---- Dataset extract

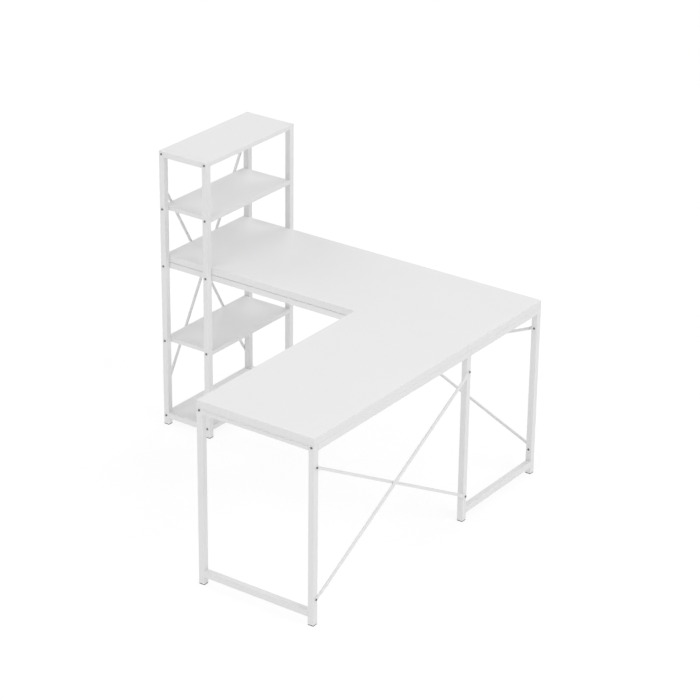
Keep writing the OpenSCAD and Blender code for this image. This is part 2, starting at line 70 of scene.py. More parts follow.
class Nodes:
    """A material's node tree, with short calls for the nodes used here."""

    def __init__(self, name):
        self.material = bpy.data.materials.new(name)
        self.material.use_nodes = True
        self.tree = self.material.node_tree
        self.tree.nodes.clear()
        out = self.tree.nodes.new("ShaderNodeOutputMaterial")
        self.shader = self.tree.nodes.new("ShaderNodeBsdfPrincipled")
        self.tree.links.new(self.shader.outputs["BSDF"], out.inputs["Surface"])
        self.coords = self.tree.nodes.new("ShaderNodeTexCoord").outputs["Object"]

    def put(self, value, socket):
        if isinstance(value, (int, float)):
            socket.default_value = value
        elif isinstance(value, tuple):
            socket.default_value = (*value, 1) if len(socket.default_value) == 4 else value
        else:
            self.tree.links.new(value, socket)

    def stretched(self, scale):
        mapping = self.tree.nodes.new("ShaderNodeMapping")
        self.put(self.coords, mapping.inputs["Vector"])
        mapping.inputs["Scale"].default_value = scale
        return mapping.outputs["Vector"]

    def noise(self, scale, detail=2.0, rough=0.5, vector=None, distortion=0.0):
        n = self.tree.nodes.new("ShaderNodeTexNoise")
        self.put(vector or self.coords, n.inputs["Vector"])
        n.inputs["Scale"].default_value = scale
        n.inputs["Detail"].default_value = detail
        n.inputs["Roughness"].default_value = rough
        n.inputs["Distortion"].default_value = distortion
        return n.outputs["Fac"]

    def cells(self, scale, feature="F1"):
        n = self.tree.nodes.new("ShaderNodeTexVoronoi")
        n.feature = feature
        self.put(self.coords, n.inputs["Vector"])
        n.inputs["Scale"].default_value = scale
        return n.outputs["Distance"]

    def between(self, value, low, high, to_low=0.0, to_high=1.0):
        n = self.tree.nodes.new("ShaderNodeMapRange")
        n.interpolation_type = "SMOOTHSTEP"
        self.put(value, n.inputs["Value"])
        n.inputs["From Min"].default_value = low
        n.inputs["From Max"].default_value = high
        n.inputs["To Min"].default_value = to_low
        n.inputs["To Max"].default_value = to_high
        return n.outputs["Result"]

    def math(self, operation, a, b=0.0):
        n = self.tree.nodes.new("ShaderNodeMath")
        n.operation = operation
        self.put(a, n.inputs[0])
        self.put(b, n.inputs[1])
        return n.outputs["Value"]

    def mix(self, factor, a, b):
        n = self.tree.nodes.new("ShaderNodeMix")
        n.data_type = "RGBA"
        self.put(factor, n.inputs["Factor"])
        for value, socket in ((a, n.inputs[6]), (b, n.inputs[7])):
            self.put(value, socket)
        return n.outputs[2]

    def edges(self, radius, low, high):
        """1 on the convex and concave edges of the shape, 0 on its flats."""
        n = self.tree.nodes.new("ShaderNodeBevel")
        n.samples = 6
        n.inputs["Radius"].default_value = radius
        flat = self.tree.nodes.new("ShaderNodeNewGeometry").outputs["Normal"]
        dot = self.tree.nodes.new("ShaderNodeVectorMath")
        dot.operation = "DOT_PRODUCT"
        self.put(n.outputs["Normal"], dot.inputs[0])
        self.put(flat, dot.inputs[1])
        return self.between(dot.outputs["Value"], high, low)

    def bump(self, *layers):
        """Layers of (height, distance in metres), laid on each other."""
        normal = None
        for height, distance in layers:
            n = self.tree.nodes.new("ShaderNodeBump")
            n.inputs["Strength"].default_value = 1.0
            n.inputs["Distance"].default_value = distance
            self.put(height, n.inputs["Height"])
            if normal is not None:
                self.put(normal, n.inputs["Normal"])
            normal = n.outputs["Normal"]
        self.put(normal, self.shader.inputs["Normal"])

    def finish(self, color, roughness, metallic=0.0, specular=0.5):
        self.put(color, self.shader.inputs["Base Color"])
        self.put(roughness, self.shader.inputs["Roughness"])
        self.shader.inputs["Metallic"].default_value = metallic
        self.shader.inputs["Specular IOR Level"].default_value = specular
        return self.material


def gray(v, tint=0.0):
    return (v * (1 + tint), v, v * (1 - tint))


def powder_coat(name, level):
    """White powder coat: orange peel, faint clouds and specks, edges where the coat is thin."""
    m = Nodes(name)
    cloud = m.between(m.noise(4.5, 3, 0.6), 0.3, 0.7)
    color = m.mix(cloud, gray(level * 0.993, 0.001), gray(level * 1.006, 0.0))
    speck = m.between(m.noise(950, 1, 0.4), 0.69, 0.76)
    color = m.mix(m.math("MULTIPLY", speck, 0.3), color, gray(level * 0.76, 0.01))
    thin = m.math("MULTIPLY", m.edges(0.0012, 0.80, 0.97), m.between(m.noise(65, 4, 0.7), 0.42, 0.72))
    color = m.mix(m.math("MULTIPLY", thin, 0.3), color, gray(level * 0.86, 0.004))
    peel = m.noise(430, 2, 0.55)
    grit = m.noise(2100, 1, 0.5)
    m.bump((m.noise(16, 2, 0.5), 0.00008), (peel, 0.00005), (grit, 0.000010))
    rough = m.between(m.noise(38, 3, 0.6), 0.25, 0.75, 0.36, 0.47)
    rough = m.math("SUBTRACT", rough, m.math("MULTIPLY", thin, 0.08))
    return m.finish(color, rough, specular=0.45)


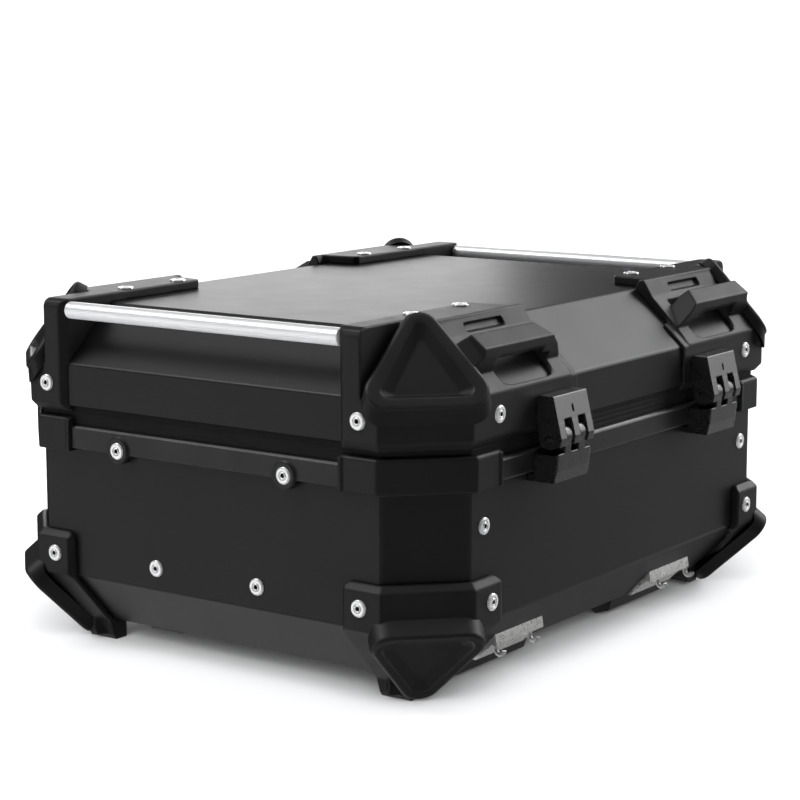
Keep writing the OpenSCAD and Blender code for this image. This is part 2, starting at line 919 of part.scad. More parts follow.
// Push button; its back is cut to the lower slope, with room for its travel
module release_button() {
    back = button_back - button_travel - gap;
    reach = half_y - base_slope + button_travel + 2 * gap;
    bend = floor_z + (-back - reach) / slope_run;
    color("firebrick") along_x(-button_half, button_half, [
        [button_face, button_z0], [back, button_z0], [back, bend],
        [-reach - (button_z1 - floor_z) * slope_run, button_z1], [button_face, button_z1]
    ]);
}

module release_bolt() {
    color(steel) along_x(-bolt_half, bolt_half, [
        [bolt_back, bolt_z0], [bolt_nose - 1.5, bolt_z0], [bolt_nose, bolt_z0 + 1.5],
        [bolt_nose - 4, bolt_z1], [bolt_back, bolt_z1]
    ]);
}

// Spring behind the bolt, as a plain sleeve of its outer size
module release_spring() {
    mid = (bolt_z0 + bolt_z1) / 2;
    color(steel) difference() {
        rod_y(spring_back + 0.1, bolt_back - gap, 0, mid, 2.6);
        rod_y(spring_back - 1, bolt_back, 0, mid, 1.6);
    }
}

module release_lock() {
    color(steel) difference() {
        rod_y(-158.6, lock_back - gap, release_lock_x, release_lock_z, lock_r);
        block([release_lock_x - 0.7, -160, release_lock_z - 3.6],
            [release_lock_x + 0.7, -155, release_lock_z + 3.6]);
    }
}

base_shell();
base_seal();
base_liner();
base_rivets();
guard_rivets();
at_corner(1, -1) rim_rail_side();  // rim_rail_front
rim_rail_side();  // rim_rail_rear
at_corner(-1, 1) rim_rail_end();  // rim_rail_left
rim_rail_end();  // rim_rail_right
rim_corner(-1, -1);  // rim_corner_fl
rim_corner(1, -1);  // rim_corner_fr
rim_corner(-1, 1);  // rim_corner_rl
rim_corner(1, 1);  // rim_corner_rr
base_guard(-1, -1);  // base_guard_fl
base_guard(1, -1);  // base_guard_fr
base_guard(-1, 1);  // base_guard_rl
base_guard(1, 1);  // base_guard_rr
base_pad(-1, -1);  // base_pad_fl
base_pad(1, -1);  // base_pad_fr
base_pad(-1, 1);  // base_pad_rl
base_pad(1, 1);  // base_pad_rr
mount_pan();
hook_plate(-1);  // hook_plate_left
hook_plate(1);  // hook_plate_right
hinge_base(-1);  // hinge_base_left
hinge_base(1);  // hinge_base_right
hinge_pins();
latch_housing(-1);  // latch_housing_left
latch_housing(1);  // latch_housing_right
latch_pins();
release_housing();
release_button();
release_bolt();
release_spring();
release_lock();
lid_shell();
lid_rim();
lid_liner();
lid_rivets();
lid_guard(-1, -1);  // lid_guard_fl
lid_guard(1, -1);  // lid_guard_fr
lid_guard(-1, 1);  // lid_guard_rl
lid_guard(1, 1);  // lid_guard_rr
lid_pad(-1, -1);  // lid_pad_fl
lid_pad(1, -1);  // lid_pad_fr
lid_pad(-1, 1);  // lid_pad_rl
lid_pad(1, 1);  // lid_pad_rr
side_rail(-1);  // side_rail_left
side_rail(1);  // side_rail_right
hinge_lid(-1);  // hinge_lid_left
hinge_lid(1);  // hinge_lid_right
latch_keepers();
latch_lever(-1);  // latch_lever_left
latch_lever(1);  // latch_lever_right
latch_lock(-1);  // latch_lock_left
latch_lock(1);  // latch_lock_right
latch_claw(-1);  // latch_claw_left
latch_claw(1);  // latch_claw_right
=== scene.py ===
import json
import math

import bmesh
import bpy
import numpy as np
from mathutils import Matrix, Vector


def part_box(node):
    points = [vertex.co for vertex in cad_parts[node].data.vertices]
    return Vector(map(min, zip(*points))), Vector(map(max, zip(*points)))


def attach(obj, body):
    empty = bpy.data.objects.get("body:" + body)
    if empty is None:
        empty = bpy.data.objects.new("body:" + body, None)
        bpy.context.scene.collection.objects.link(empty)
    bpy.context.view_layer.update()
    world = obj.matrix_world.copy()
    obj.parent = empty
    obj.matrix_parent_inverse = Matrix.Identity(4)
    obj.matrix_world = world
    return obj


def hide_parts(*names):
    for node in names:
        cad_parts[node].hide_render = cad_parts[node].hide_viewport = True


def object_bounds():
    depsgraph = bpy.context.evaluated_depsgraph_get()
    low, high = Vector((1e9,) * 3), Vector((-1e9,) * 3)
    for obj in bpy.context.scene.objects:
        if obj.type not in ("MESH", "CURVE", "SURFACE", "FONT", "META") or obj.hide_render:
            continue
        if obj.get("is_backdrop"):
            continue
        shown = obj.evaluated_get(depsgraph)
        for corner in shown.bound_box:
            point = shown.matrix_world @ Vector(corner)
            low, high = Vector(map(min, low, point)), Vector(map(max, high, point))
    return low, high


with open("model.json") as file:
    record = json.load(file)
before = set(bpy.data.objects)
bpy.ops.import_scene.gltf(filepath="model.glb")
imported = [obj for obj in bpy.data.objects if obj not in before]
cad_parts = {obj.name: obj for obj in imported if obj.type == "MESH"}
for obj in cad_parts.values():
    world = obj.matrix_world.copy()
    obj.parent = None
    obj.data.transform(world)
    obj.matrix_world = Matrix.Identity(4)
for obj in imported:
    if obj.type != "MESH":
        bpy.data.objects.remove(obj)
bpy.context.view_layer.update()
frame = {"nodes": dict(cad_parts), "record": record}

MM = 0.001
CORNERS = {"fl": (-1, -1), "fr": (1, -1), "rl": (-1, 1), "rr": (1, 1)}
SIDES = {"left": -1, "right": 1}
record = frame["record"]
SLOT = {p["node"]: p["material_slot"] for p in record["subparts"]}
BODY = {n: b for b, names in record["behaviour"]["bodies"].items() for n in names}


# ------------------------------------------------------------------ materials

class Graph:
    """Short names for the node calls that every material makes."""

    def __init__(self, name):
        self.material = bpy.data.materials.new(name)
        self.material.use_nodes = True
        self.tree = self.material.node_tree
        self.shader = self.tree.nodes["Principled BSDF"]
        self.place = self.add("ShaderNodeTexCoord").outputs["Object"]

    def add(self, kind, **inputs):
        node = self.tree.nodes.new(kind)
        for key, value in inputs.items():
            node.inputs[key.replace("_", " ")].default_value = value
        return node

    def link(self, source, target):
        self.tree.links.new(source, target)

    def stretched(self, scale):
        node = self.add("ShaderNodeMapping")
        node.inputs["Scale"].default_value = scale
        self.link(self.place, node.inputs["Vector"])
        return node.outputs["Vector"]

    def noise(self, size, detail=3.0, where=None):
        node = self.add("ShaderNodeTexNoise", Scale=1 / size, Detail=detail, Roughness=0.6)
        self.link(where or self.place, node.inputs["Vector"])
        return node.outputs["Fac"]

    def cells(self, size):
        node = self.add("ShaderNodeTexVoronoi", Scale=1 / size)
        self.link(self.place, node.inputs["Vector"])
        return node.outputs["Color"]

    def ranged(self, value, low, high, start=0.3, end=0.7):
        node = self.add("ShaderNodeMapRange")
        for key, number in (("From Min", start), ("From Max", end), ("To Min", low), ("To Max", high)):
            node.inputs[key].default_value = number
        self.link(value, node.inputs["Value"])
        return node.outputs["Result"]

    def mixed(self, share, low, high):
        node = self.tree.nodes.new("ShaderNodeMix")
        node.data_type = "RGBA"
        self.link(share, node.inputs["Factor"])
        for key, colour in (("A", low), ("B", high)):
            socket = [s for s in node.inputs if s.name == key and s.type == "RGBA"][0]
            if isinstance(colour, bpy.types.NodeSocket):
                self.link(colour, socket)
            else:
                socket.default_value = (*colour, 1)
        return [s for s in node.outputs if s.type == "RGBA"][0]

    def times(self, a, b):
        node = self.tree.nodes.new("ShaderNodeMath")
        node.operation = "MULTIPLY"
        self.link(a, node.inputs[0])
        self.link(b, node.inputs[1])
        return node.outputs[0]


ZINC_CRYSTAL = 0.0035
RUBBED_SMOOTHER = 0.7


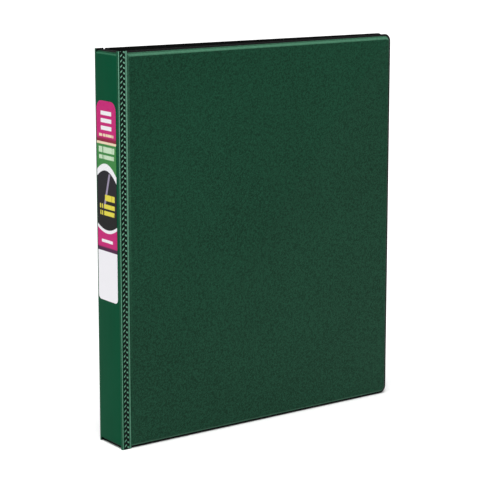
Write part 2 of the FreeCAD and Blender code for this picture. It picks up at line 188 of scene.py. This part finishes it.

--------

▶ **What is expected**
Can you write out the lines above, from the first one through the one containing "node tree, with", exactly as they appear and nothing more?

▶ **The answer**
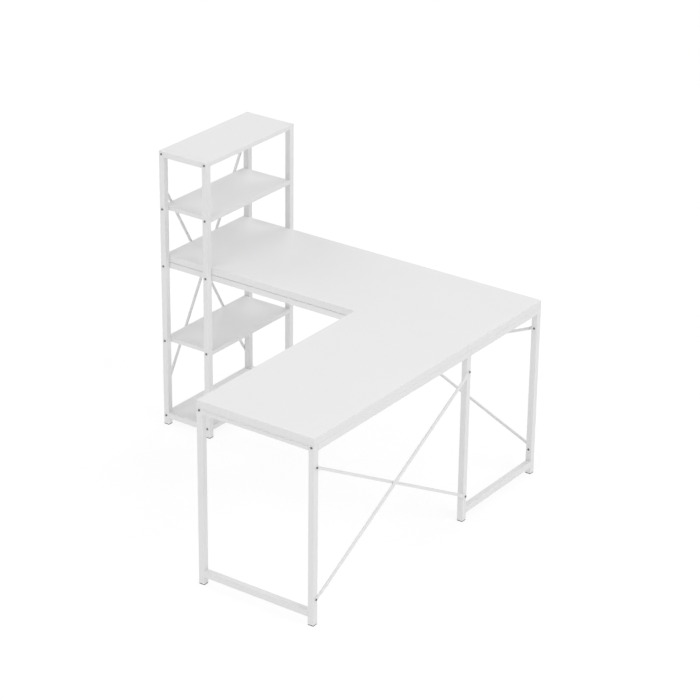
Keep writing the OpenSCAD and Blender code for this image. This is part 2, starting at line 70 of scene.py. More parts follow.
class Nodes:
    """A material's node tree, with short calls for the nodes used here."""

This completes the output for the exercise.